OpenQueue and ConfigureQueue requests will be buffered during disconnection and transmitted upon reconnection. Additionally, if a request is pending while connection goes down, it will not be failed, but instead seamlessly resent upon reconnection.
Lastly, CloseQueue request is not buffered during disconnection. Queue is simply marked as closed in the SDK and a response is generated locally. Upon reconnection, this queue is not reopened, effectively leaving the queue in the closed state.

TCP High Watermark Handling

Prior to HA logic in SDK, if TCP connection between SDK and BlazingMQ proxy is flow-controlled such that SDK receives a push back from TCP socket when attempting to send something, the SDK would buffer messages up to a certain limit (typically 128MB), and any attempt to send messages beyond that limit would return BW_LIMIT (Bandwidth Limit) error to the application, and in some cases, would simply drop the TCP connection.

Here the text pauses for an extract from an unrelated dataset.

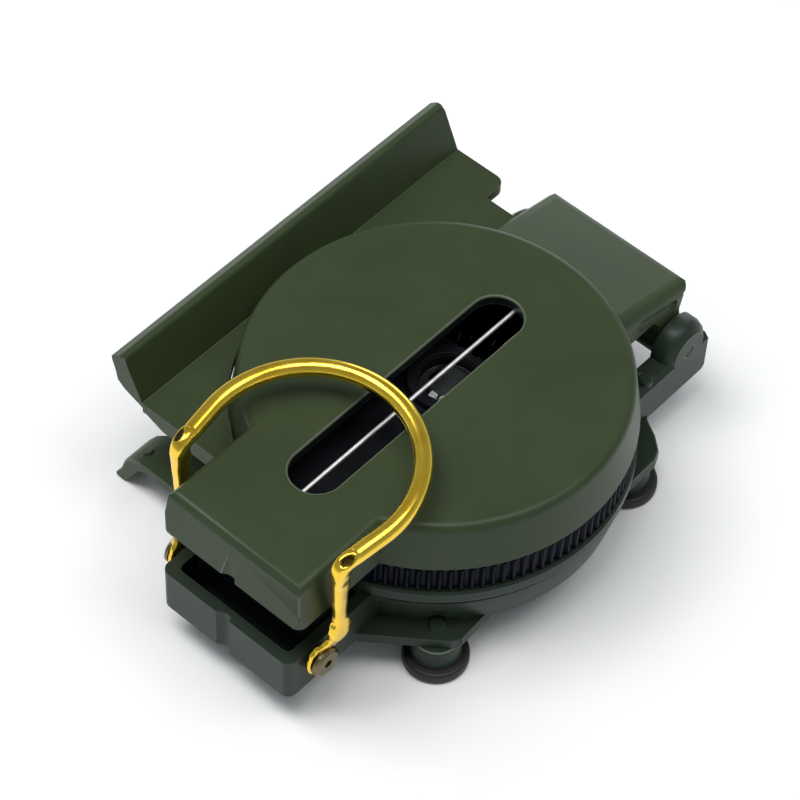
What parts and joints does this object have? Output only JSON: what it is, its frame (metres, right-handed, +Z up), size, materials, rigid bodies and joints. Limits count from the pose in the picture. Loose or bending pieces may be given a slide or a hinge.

This is no longer the case. SDK will continue to accept messages from the application even when it is getting a push back from TCP socket, and instead of enforcing a size limit, it now enforces a time limit of 5 seconds (non-configurable, hard-coded in the SDK) for the TCP channel to be “open” again. After this time interval, if TCP channel is still flow-controlled, SDK will return BW_LIMIT error to the application. It is important to note that the wait for this time interval occurs in the application thread which calls the SDK API to send message. This is done to ensure that the push back indicated by TCP layer is exposed all the way back to the application.